領収書は切らないこと!

こんにちは。消費税にうるさい税理士の石川です。

 

この領収書をよく見てください。こんなことを思いませんか?

  • 長いので、ファイリングするときに邪魔。
  • 領収証明細にこまごま書いてあって、何を買ったのかバレバレだからイヤ。
  • 点線があるから切って、領収証明細は捨てても良いよね?

 

この領収証、切り離して、領収証明細を捨ててはいけません。
理由は、領収証として必要な情報の一部が、右側の領収証明細にしか書かれていないからです。

どこが必要かというと、小計の下(この領収証明細の場合、「有料買物袋」が外税扱いとして小計の下の金額に含まれていないので、注意が必要です)。
税率ごとに区分した税込金額(または税抜金額)と消費税率、税率ごとの消費税額の部分です。
(インボイス制度開始後の記載要件です。区分記載請求書等保存方式では、「税率ごとに合計した税込金額」があればよく、税率・消費税額は必須ではありません。軽減税率Q&A制度概要編 問12)

インボイス制度では

インボイス制度開始後にこの領収証を切り離して、領収証明細を捨ててしまい、左側の領収証部分だけを保存しても、インボイスを保存していることになりません。したがって、仕入税額控除ができません。

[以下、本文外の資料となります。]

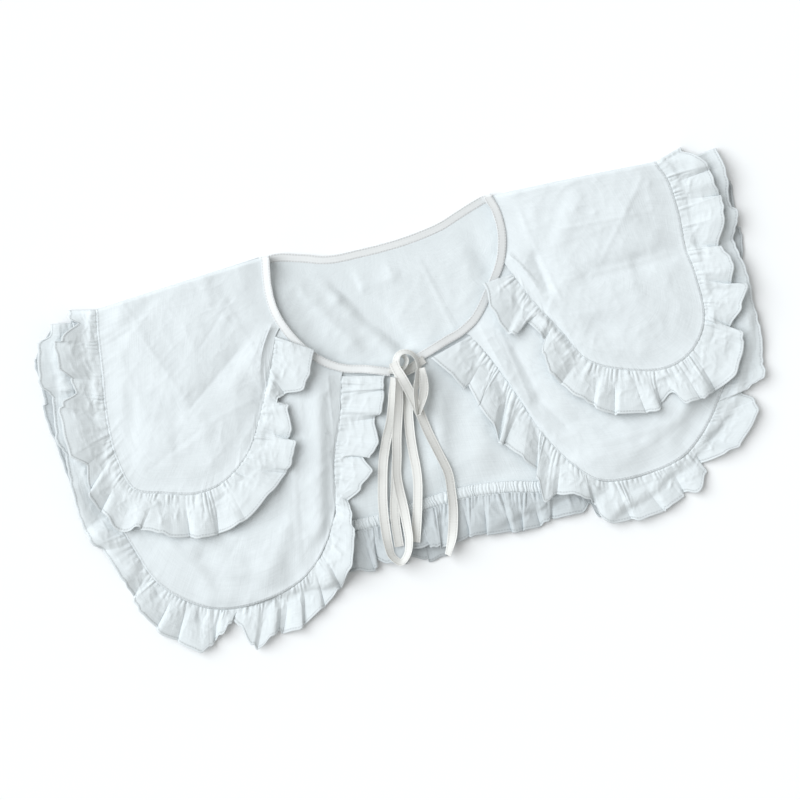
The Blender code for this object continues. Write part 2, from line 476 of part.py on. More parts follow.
# Back, from the table up: upper tier, lower tier, elastic casing, hem ruffle.
back_upper = panel(TABLE, BACK_UPPER, BIND_BACK, (), 0, 22, flat=True, crowd=0.1)
back_upper_frill = ruffle(TABLE, BACK_UPPER, plain_waves(seam_length(BACK_UPPER), 36, 24, 3, 2.5), 1,
                          SHOULDER_TIPS["upper"], bed_z=WALL / 2, rows=2)
for grid in (back_upper, back_upper_frill):
    TABLE.lay(grid)
back_lower = panel(TABLE, BACK_LOWER, BIND_BACK, BACK_LOWER_CREASES, BACK_LOFT, 28, crowd=0.09)
TABLE.lay(back_lower)
back_casing = casing(TABLE, BACK_LOWER)
back_lower_frill = ruffle(TABLE, BACK_LOWER, plain_waves(seam_length(BACK_LOWER), 18, BACK_RUFFLE_REACH, 3, 3.0), 1,
                          SHOULDER_TIPS["lower"], start=CASING_HEIGHT + 1.5, rows=2)
TABLE.lay(back_casing, WALL)
TABLE.lay(back_lower_frill)
TABLE.lay(strip, BINDING_THICK / 2)

# Fronts: each tier's panels, then its ruffles, over everything below.
front = {}
for side, turn, sections, bound, creases, folds in (
        ("left", -1, LOWER_LEFT, BIND_LEFT, LOWER_LEFT_CREASES, LOWER_LEFT_FOLDS),
        ("right", 1, LOWER_RIGHT, BIND_RIGHT, LOWER_RIGHT_CREASES, LOWER_RIGHT_FOLDS)):
    front["lower", side] = panel(TABLE, sections, bound, creases, FRONT_LOFT)
    front["lower", side][..., 2] += AIR * np.clip(front["lower", side][..., 1] / 60 - 1, 0.1, 1)
    tip = SHOULDER_TIPS["lower"][side == "right"]
    front["lower", side, "ruffle"] = ruffle(TABLE, sections, folds, turn, (None, tip))
    front["lower", side, "ruffle"][..., 2] += AIR * np.clip(front["lower", side, "ruffle"][..., 1] / 60 - 1, 0.1, 1)
for key in list(front):
    TABLE.lay(front[key])
for side, sections, bound, creases in (("left", UPPER_LEFT, BIND_LEFT, UPPER_LEFT_CREASES),
                                       ("right", UPPER_RIGHT, BIND_RIGHT, UPPER_RIGHT_CREASES)):
    front["upper", side] = panel(TABLE, sections, bound, creases, FRONT_LOFT, bow=CORNER_BOW[side])
high = PATH[:, 2] > NECK_FRONT_Z - 0.2
for chosen in (high & (PATH[:, 0] < 0), high & (PATH[:, 0] > 0)):
    TABLE.lay(np.stack([PATH[chosen, :3] + across[chosen] * k * BINDING_WIDTH / 2 for k in (-1, 0, 1)]),
              BINDING_THICK / 2)
for side, turn, sections, folds in (("left", -1, UPPER_LEFT, UPPER_LEFT_FOLDS),
                                    ("right", 1, UPPER_RIGHT, UPPER_RIGHT_FOLDS)):
    tip = SHOULDER_TIPS["upper"][side == "right"]
    front["upper", side, "ruffle"] = ruffle(TABLE, sections, folds, turn, (None, tip))
    TABLE.lay(front["upper", side])
    TABLE.lay(front["upper", side, "ruffle"])

# Shoulder folds: every front's end rolls down and every back's end rolls up, half way each.
BACK_ENDS = {}
for tier, reach, panel_grid, frills in (("upper", FOLD_REACH, back_upper, {"ruffle": back_upper_frill}),
                                        ("lower", FOLD_REACH - WALL - GAP * 1.5, back_lower,
                                         {"casing": back_casing, "ruffle": back_lower_frill})):
    for side, end in (("left", 0), ("right", -1)):
        line = panel_grid[-1, end, :2] - panel_grid[0, end, :2]
        out = np.array([-line[1], line[0]]) / np.linalg.norm(line) * (-1 if side == "left" else 1)
        panel_end = front[tier, side][:, -1].copy()
        frill_end = front[tier, side, "ruffle"][:, -1].copy()
        front[tier, side] = rolled(front[tier, side], panel_grid[:, end], out, reach, 1)
        under = np.vstack([grid[:, end] for grid in frills.values()])
        front[tier, side, "ruffle"] = rolled(front[tier, side, "ruffle"], under, out, reach, 1)
        turn = slice(None, None, -1 if side == "left" else 1)
        BACK_ENDS.setdefault((tier, "panel"), [panel_grid]).append((turn, panel_end, out, reach))
        for kind, grid in frills.items():
            BACK_ENDS.setdefault((tier, kind), [grid]).append((turn, frill_end, out, reach))
for (tier, kind), (grid, *ends) in BACK_ENDS.items():
    for turn, other, out, reach in ends:
        grid = rolled(grid[:, turn], other, out, reach, -1)[:, turn]
    cloth("back_elastic_casing" if kind == "casing" else f"back_{tier}_{kind}", grid)
for key, grid in front.items():
    cloth("front_{}_{}_{}".format(key[0], key[1], "ruffle" if len(key) > 2 else "panel"), grid)

# Ties: both tapes lie on the back and over each other, and their knot joins the binding's two ends.
KNOT_Z = TABLE.cover(*np.array(KNOT[:2])[:, None], 1)[0] + GAP + KNOT[4]
tape(TABLE, "tie_end_inner", TIE_END_INNER)
tape(TABLE, "tie_loop_long", TIE_LOOP_LONG, split=0.52, lift_ends=(1.0, 0.5), pinched=(True, True))
tape(TABLE, "tie_end_short", TIE_END_SHORT)
tape(TABLE, "tie_end_long", TIE_END_LONG, lift_ends=(-0.5, 0.0))
tape(TABLE, "tie_loop_short", TIE_LOOP_SHORT, lift_ends=(0.5, 0.5), pinched=(True, True))
x, y, *half = KNOT
z = KNOT_Z
bpy.ops.mesh.primitive_uv_sphere_add(segments=16, ring_count=9, radius=1.0, location=(0, 0, 0))
ball = bpy.context.object
mesh = ball.data
mesh.transform(Matrix.Translation((x * MM, y * MM, z * MM)) @ Matrix.Diagonal((*(h * MM for h in half), 1.0)))
bpy.data.objects.remove(ball, do_unlink=True)
place("neck_tie_knot", mesh, colour=(0.90, 0.90, 0.86))
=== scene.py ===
"""Looks of the two-tier cotton capelet collar, laid flat with its fronts up.

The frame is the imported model's: metres, +X along the laid collar, +Y to the neck's back, +Z up.
Tables are in millimetres and are turned into metres where a mesh is made.
"""
import math
from functools import partialmethod

import bpy
import numpy as np
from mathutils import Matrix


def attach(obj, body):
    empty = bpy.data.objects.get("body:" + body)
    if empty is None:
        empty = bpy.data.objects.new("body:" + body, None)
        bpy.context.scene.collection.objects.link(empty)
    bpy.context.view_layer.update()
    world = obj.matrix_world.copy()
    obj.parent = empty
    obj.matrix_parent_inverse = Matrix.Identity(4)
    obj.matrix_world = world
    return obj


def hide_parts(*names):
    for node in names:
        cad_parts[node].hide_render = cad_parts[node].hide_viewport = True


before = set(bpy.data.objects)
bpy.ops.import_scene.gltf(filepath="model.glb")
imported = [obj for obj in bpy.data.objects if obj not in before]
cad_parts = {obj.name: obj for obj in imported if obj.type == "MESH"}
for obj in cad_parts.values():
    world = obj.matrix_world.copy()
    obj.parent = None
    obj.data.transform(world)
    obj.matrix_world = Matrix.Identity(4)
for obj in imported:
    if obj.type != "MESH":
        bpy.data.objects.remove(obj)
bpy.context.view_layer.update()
MM = 0.001

# The board that the collar lies on: smooth, white and much larger than the view.
BOARD_SIZE, BOARD_DROP = 6.0, 0.0004  # metres, and how far it keeps below the lowest cloth
board_mesh = bpy.data.meshes.new("board")
board_mesh.from_pydata([(x * BOARD_SIZE / 2, y * BOARD_SIZE / 2, -BOARD_DROP)
                        for x, y in ((-1, -1), (1, -1), (1, 1), (-1, 1))], [], [(0, 1, 2, 3)])
board = bpy.data.objects.new("board", board_mesh)
bpy.context.scene.collection.objects.link(board)
board_white = bpy.data.materials.new("board_white")
board_white.use_nodes = True
board_shader = board_white.node_tree.nodes["Principled BSDF"]
board_shader.inputs["Base Color"].default_value = (0.93, 0.94, 0.95, 1)
board_shader.inputs["Roughness"].default_value = 0.9
board_mesh.materials.append(board_white)

# The camera looks straight down, turned so that the collar lies across the picture on a slant.
PICTURE_WIDTH = 0.6667  # of the cloth's plane, across the picture
LENS, FILM = 85.0, 36.0
PICTURE_CENTRE = (-0.0160, 0.0115)
TURN = -15.4  # degrees, of the picture's upright against the collar's
CLOTH_TOP = 0.008
camera = bpy.data.objects.new("camera", bpy.data.cameras.new("camera"))
camera.data.lens, camera.data.sensor_width = LENS, FILM
camera.location = (*PICTURE_CENTRE, CLOTH_TOP + PICTURE_WIDTH * LENS / FILM)
camera.rotation_euler = (0, 0, math.radians(TURN))
bpy.context.scene.collection.objects.link(camera)
bpy.context.scene.camera = camera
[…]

間違って切り離して税率ごとの内訳のわかる部分を捨ててしまったら、原則として再発行をしてもらう必要があります。

 

現在は、切り離しても良い?

この領収証は軽減税率対象と標準税率対象が混ざっているので、切り離してしまったらその内訳がわからなくなります。したがって切り離すのはNG。

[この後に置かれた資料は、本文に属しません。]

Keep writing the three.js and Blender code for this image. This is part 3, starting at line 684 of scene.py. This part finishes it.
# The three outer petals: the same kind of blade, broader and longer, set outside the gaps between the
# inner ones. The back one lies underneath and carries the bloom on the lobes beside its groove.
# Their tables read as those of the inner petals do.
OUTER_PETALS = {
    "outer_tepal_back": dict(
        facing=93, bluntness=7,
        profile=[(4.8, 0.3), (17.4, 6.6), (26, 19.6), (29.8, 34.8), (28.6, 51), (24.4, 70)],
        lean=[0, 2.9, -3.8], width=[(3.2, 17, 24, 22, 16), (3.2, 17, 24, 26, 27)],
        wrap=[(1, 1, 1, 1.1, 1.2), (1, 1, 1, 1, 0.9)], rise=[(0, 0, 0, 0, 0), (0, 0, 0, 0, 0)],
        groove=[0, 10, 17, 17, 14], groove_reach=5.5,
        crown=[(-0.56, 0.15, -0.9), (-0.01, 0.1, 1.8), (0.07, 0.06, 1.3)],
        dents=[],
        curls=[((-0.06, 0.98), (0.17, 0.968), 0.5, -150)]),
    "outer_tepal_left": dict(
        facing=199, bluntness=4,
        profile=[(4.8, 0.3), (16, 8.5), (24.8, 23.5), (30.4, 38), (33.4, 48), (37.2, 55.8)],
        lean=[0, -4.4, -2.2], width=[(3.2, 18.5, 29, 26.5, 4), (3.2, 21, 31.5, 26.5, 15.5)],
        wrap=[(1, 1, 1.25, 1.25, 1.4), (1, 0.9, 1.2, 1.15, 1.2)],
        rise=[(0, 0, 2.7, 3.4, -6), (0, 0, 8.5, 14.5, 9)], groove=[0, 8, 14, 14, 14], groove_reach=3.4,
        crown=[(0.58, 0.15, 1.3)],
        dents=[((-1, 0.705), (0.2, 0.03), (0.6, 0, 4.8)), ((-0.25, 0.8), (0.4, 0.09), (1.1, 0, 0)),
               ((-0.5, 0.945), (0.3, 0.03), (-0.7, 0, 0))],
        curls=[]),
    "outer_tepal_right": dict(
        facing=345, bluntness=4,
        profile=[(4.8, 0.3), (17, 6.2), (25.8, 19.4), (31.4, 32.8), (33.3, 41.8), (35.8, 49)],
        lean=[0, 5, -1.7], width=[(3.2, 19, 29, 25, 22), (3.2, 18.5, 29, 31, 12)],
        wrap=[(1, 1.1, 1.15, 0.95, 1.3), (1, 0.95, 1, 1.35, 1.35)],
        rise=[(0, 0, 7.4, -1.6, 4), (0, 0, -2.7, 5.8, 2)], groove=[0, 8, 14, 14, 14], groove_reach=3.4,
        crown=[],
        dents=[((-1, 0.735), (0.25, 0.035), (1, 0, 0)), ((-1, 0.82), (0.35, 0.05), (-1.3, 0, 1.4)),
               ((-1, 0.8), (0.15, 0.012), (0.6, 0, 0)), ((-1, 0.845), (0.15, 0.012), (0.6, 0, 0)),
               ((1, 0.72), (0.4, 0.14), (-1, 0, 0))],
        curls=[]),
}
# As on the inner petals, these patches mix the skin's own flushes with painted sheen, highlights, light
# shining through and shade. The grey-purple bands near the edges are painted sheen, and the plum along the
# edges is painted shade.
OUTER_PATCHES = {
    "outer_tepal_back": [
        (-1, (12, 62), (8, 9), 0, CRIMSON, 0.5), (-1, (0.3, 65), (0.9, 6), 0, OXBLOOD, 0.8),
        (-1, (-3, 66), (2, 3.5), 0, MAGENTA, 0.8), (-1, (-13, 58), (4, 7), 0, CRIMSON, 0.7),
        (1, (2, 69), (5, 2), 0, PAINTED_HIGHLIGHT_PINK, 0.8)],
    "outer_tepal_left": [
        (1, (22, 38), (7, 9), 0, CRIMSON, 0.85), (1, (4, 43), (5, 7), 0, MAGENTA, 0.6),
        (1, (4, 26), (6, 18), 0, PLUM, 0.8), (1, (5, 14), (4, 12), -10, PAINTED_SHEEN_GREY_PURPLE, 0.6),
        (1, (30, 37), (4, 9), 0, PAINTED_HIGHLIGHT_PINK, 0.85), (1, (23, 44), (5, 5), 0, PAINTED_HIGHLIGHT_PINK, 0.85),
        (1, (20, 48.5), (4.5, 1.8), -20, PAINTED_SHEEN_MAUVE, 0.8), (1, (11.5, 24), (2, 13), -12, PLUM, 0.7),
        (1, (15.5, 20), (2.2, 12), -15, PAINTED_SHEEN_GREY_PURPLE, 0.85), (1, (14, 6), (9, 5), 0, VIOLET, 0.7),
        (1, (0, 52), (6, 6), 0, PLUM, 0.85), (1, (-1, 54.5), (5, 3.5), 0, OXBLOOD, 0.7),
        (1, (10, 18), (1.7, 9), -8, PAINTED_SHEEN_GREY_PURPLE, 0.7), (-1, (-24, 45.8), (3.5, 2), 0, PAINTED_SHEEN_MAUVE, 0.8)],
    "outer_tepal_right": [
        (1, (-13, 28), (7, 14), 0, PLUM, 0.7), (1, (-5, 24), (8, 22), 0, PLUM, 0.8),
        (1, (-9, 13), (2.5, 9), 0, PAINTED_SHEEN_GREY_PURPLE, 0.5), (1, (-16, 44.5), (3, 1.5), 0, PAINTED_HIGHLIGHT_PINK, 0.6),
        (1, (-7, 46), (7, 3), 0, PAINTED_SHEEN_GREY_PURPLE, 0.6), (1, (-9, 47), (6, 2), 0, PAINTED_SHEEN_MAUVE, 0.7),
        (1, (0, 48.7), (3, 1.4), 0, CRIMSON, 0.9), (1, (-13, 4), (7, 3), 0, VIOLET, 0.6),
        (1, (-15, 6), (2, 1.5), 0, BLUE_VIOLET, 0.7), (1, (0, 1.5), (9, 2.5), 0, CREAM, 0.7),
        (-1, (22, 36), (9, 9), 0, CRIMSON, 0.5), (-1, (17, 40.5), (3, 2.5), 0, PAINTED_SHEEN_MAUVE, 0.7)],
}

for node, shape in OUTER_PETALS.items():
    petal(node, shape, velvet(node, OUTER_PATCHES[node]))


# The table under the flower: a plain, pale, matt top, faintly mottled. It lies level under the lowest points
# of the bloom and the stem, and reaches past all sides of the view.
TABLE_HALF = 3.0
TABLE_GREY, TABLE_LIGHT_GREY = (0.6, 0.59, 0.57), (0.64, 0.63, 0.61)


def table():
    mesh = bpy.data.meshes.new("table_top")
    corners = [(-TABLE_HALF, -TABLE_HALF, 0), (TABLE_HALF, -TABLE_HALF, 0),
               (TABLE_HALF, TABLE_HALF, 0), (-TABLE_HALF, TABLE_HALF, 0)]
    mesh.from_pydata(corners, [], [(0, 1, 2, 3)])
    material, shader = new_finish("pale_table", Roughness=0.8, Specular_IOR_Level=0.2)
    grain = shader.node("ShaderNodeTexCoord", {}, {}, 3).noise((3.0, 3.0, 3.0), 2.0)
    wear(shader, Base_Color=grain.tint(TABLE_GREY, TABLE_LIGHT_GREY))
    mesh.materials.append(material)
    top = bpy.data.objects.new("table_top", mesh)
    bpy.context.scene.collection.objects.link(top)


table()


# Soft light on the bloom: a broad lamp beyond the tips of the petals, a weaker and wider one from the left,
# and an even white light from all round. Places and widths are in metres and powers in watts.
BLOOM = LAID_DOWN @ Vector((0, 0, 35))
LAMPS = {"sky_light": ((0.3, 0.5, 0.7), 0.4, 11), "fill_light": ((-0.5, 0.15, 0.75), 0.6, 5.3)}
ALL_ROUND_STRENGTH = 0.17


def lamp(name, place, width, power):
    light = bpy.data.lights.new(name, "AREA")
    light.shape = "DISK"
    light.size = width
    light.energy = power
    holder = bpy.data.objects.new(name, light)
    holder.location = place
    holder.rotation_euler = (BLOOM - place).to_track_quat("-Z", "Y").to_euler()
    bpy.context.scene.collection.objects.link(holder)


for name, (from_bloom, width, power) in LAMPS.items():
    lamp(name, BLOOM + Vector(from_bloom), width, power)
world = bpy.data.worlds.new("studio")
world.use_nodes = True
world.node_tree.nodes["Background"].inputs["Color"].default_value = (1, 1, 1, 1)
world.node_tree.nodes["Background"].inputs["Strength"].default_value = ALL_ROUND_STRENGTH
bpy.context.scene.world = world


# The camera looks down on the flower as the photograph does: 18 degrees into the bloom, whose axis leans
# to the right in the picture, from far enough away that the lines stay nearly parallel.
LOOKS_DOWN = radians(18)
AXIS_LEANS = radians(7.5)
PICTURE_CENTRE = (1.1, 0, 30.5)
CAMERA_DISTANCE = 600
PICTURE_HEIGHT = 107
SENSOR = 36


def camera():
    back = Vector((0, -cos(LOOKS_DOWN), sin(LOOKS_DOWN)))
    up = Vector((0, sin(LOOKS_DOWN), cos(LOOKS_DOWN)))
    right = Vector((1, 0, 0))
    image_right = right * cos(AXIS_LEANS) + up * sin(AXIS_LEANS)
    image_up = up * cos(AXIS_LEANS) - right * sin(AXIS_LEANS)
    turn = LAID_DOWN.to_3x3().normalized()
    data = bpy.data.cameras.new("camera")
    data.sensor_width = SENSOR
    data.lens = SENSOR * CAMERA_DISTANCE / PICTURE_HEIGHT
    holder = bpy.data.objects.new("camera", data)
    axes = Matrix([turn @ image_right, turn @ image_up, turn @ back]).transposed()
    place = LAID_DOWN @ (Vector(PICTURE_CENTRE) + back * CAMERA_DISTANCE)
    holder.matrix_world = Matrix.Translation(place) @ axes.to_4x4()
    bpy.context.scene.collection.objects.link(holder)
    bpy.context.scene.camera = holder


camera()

しかしながら、インボイス制度開始前の現時点では、受け取った領収証に「税率ごとに区分した税込金額」が書かれていない場合、領収証をもらった人が追記しておけば良いとされています(軽減税率Q&A制度概要編問14)。ということは切り離して、左側の領収証部分の余白に「税率ごとに区分した税込金額」を書いておけば良いでしょうか?

これは大いに疑問です。切った跡のある領収証は、信頼性が大きく低下しますよね?

 

結論

インボイス制度開始前・後にかかわらず、

  •  領収証をもらったときに、「税率ごとに区分した税込金額(または税抜金額)と消費税率、税率ごとの消費税額」が書かれていることをチェックする。
  •  領収証は故意に切り離さない(切ったらすぐに無効になるわけではないので、間違えて切り離したり、破れたりしたときはテープで張り付けておきましょう)。

ということを習慣づけてください。